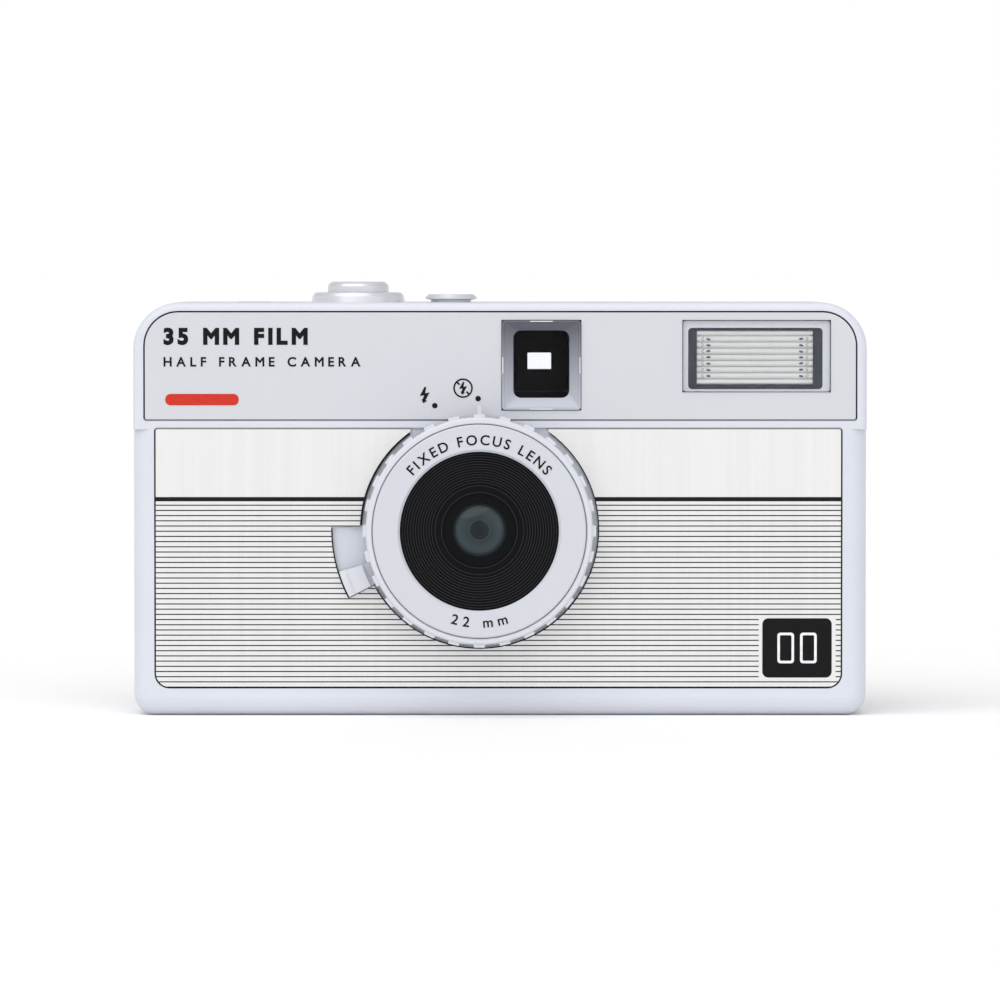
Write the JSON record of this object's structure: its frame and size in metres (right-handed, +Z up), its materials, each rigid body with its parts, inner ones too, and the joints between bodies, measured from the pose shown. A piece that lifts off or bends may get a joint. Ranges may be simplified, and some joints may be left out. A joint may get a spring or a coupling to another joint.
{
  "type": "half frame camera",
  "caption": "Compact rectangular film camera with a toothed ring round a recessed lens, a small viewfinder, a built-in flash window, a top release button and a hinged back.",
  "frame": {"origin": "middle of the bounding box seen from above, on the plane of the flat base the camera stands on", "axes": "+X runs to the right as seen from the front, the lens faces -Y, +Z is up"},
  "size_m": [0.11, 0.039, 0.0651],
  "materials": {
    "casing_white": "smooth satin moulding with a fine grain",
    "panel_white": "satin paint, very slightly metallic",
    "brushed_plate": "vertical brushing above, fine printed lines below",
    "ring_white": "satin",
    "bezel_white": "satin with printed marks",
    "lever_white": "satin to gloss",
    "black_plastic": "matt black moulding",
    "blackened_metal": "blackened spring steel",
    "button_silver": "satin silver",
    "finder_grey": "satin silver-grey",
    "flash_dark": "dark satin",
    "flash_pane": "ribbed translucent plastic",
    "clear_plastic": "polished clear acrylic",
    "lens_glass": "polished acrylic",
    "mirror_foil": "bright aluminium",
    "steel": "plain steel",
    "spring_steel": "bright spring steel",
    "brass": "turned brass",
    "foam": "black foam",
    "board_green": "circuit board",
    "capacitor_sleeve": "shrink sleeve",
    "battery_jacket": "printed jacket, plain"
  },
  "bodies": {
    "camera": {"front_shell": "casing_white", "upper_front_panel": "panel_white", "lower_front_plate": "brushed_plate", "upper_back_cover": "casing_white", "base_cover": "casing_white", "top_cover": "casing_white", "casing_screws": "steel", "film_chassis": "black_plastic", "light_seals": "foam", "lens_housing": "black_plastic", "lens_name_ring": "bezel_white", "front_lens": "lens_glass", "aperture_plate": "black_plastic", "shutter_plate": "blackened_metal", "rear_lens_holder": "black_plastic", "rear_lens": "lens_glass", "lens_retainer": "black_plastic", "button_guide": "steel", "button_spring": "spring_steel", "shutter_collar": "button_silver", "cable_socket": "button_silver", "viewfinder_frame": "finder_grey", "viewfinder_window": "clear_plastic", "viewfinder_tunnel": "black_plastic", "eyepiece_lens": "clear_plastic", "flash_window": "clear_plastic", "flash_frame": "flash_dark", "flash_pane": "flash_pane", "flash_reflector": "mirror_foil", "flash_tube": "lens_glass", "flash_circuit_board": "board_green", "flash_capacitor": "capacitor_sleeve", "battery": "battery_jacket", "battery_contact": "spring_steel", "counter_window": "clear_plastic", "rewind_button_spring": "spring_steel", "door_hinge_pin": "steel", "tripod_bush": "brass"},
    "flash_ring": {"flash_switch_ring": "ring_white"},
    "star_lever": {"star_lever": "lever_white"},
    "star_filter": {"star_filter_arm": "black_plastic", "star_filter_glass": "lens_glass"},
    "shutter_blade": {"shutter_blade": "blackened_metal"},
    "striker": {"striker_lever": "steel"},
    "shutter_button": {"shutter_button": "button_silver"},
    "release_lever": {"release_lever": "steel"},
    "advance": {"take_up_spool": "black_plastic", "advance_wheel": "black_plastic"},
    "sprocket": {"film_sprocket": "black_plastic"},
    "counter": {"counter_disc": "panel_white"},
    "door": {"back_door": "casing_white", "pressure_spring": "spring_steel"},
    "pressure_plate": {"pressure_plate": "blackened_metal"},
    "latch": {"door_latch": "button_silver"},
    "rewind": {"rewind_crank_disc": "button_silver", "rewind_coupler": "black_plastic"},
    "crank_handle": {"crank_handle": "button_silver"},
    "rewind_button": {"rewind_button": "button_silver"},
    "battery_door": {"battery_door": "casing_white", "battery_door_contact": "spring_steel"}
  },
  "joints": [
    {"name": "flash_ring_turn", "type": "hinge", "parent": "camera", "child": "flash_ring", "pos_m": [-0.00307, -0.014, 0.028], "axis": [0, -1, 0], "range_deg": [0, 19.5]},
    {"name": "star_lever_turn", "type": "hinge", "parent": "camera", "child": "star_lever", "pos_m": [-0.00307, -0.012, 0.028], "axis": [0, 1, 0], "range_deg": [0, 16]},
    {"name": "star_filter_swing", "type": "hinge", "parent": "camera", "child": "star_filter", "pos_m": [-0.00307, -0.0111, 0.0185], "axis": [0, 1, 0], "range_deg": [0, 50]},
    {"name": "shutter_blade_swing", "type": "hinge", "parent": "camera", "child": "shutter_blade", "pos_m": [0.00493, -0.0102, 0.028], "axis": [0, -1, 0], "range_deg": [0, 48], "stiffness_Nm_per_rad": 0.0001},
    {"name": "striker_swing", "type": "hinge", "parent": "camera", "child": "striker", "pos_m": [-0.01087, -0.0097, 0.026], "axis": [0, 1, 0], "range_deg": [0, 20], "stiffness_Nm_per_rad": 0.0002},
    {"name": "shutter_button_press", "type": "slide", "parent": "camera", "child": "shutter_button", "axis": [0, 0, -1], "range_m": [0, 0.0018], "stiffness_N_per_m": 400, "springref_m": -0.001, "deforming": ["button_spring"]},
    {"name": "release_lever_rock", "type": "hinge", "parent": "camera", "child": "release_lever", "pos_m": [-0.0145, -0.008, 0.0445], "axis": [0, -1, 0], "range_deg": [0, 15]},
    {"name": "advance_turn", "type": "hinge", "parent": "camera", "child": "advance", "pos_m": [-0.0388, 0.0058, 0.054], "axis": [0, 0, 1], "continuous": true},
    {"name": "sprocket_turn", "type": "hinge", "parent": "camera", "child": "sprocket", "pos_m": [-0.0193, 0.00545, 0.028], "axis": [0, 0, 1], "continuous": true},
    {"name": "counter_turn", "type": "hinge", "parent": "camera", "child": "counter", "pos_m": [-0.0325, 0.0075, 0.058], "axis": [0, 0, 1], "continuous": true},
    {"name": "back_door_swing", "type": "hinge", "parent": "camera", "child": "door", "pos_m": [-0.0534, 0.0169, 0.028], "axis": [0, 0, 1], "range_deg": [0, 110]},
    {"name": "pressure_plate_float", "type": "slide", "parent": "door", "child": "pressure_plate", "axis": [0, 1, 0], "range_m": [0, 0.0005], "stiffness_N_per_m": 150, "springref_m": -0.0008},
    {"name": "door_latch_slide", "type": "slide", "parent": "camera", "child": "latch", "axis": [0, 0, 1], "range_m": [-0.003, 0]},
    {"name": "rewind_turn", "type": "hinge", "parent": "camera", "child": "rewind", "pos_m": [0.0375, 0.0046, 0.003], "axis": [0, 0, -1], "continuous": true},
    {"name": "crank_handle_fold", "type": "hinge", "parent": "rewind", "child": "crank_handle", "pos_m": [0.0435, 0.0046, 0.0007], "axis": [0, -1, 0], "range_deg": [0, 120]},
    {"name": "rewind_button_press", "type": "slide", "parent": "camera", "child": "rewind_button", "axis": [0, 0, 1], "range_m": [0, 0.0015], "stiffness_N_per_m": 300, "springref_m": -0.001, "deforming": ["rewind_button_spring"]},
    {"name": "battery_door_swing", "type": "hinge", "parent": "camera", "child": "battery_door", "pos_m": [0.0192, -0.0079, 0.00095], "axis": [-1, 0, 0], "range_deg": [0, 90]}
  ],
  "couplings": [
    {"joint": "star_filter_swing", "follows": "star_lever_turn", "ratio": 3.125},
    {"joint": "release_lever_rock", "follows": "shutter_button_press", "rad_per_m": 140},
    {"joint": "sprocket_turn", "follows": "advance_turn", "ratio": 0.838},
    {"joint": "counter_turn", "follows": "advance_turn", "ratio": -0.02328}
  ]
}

- - -

▸ **WHAT IS NEEDED**
Extract all of the data above without altering anything.

▸ **SOLUTION FOR THIS EXERCISE**
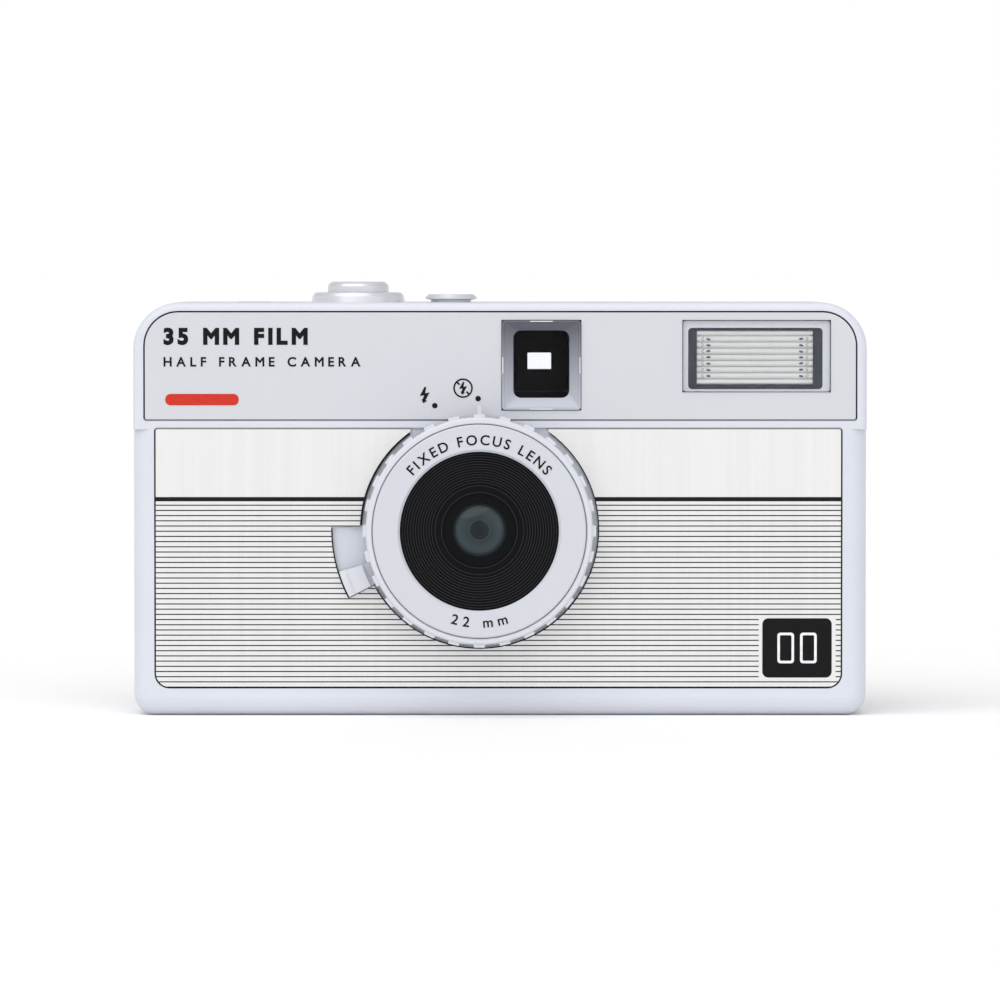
Write the JSON record of this object's structure: its frame and size in metres (right-handed, +Z up), its materials, each rigid body with its parts, inner ones too, and the joints between bodies, measured from the pose shown. A piece that lifts off or bends may get a joint. Ranges may be simplified, and some joints may be left out. A joint may get a spring or a coupling to another joint.
{
  "type": "half frame camera",
  "caption": "Compact rectangular film camera with a toothed ring round a recessed lens, a small viewfinder, a built-in flash window, a top release button and a hinged back.",
  "frame": {"origin": "middle of the bounding box seen from above, on the plane of the flat base the camera stands on", "axes": "+X runs to the right as seen from the front, the lens faces -Y, +Z is up"},
  "size_m": [0.11, 0.039, 0.0651],
  "materials": {
    "casing_white": "smooth satin moulding with a fine grain",
    "panel_white": "satin paint, very slightly metallic",
    "brushed_plate": "vertical brushing above, fine printed lines below",
    "ring_white": "satin",
    "bezel_white": "satin with printed marks",
    "lever_white": "satin to gloss",
    "black_plastic": "matt black moulding",
    "blackened_metal": "blackened spring steel",
    "button_silver": "satin silver",
    "finder_grey": "satin silver-grey",
    "flash_dark": "dark satin",
    "flash_pane": "ribbed translucent plastic",
    "clear_plastic": "polished clear acrylic",
    "lens_glass": "polished acrylic",
    "mirror_foil": "bright aluminium",
    "steel": "plain steel",
    "spring_steel": "bright spring steel",
    "brass": "turned brass",
    "foam": "black foam",
    "board_green": "circuit board",
    "capacitor_sleeve": "shrink sleeve",
    "battery_jacket": "printed jacket, plain"
  },
  "bodies": {
    "camera": {"front_shell": "casing_white", "upper_front_panel": "panel_white", "lower_front_plate": "brushed_plate", "upper_back_cover": "casing_white", "base_cover": "casing_white", "top_cover": "casing_white", "casing_screws": "steel", "film_chassis": "black_plastic", "light_seals": "foam", "lens_housing": "black_plastic", "lens_name_ring": "bezel_white", "front_lens": "lens_glass", "aperture_plate": "black_plastic", "shutter_plate": "blackened_metal", "rear_lens_holder": "black_plastic", "rear_lens": "lens_glass", "lens_retainer": "black_plastic", "button_guide": "steel", "button_spring": "spring_steel", "shutter_collar": "button_silver", "cable_socket": "button_silver", "viewfinder_frame": "finder_grey", "viewfinder_window": "clear_plastic", "viewfinder_tunnel": "black_plastic", "eyepiece_lens": "clear_plastic", "flash_window": "clear_plastic", "flash_frame": "flash_dark", "flash_pane": "flash_pane", "flash_reflector": "mirror_foil", "flash_tube": "lens_glass", "flash_circuit_board": "board_green", "flash_capacitor": "capacitor_sleeve", "battery": "battery_jacket", "battery_contact": "spring_steel", "counter_window": "clear_plastic", "rewind_button_spring": "spring_steel", "door_hinge_pin": "steel", "tripod_bush": "brass"},
    "flash_ring": {"flash_switch_ring": "ring_white"},
    "star_lever": {"star_lever": "lever_white"},
    "star_filter": {"star_filter_arm": "black_plastic", "star_filter_glass": "lens_glass"},
    "shutter_blade": {"shutter_blade": "blackened_metal"},
    "striker": {"striker_lever": "steel"},
    "shutter_button": {"shutter_button": "button_silver"},
    "release_lever": {"release_lever": "steel"},
    "advance": {"take_up_spool": "black_plastic", "advance_wheel": "black_plastic"},
    "sprocket": {"film_sprocket": "black_plastic"},
    "counter": {"counter_disc": "panel_white"},
    "door": {"back_door": "casing_white", "pressure_spring": "spring_steel"},
    "pressure_plate": {"pressure_plate": "blackened_metal"},
    "latch": {"door_latch": "button_silver"},
    "rewind": {"rewind_crank_disc": "button_silver", "rewind_coupler": "black_plastic"},
    "crank_handle": {"crank_handle": "button_silver"},
    "rewind_button": {"rewind_button": "button_silver"},
    "battery_door": {"battery_door": "casing_white", "battery_door_contact": "spring_steel"}
  },
  "joints": [
    {"name": "flash_ring_turn", "type": "hinge", "parent": "camera", "child": "flash_ring", "pos_m": [-0.00307, -0.014, 0.028], "axis": [0, -1, 0], "range_deg": [0, 19.5]},
    {"name": "star_lever_turn", "type": "hinge", "parent": "camera", "child": "star_lever", "pos_m": [-0.00307, -0.012, 0.028], "axis": [0, 1, 0], "range_deg": [0, 16]},
    {"name": "star_filter_swing", "type": "hinge", "parent": "camera", "child": "star_filter", "pos_m": [-0.00307, -0.0111, 0.0185], "axis": [0, 1, 0], "range_deg": [0, 50]},
    {"name": "shutter_blade_swing", "type": "hinge", "parent": "camera", "child": "shutter_blade", "pos_m": [0.00493, -0.0102, 0.028], "axis": [0, -1, 0], "range_deg": [0, 48], "stiffness_Nm_per_rad": 0.0001},
    {"name": "striker_swing", "type": "hinge", "parent": "camera", "child": "striker", "pos_m": [-0.01087, -0.0097, 0.026], "axis": [0, 1, 0], "range_deg": [0, 20], "stiffness_Nm_per_rad": 0.0002},
    {"name": "shutter_button_press", "type": "slide", "parent": "camera", "child": "shutter_button", "axis": [0, 0, -1], "range_m": [0, 0.0018], "stiffness_N_per_m": 400, "springref_m": -0.001, "deforming": ["button_spring"]},
    {"name": "release_lever_rock", "type": "hinge", "parent": "camera", "child": "release_lever", "pos_m": [-0.0145, -0.008, 0.0445], "axis": [0, -1, 0], "range_deg": [0, 15]},
    {"name": "advance_turn", "type": "hinge", "parent": "camera", "child": "advance", "pos_m": [-0.0388, 0.0058, 0.054], "axis": [0, 0, 1], "continuous": true},
    {"name": "sprocket_turn", "type": "hinge", "parent": "camera", "child": "sprocket", "pos_m": [-0.0193, 0.00545, 0.028], "axis": [0, 0, 1], "continuous": true},
    {"name": "counter_turn", "type": "hinge", "parent": "camera", "child": "counter", "pos_m": [-0.0325, 0.0075, 0.058], "axis": [0, 0, 1], "continuous": true},
    {"name": "back_door_swing", "type": "hinge", "parent": "camera", "child": "door", "pos_m": [-0.0534, 0.0169, 0.028], "axis": [0, 0, 1], "range_deg": [0, 110]},
    {"name": "pressure_plate_float", "type": "slide", "parent": "door", "child": "pressure_plate", "axis": [0, 1, 0], "range_m": [0, 0.0005], "stiffness_N_per_m": 150, "springref_m": -0.0008},
    {"name": "door_latch_slide", "type": "slide", "parent": "camera", "child": "latch", "axis": [0, 0, 1], "range_m": [-0.003, 0]},
    {"name": "rewind_turn", "type": "hinge", "parent": "camera", "child": "rewind", "pos_m": [0.0375, 0.0046, 0.003], "axis": [0, 0, -1], "continuous": true},
    {"name": "crank_handle_fold", "type": "hinge", "parent": "rewind", "child": "crank_handle", "pos_m": [0.0435, 0.0046, 0.0007], "axis": [0, -1, 0], "range_deg": [0, 120]},
    {"name": "rewind_button_press", "type": "slide", "parent": "camera", "child": "rewind_button", "axis": [0, 0, 1], "range_m": [0, 0.0015], "stiffness_N_per_m": 300, "springref_m": -0.001, "deforming": ["rewind_button_spring"]},
    {"name": "battery_door_swing", "type": "hinge", "parent": "camera", "child": "battery_door", "pos_m": [0.0192, -0.0079, 0.00095], "axis": [-1, 0, 0], "range_deg": [0, 90]}
  ],
  "couplings": [
    {"joint": "star_filter_swing", "follows": "star_lever_turn", "ratio": 3.125},
    {"joint": "release_lever_rock", "follows": "shutter_button_press", "rad_per_m": 140},
    {"joint": "sprocket_turn", "follows": "advance_turn", "ratio": 0.838},
    {"joint": "counter_turn", "follows": "advance_turn", "ratio": -0.02328}
  ]
}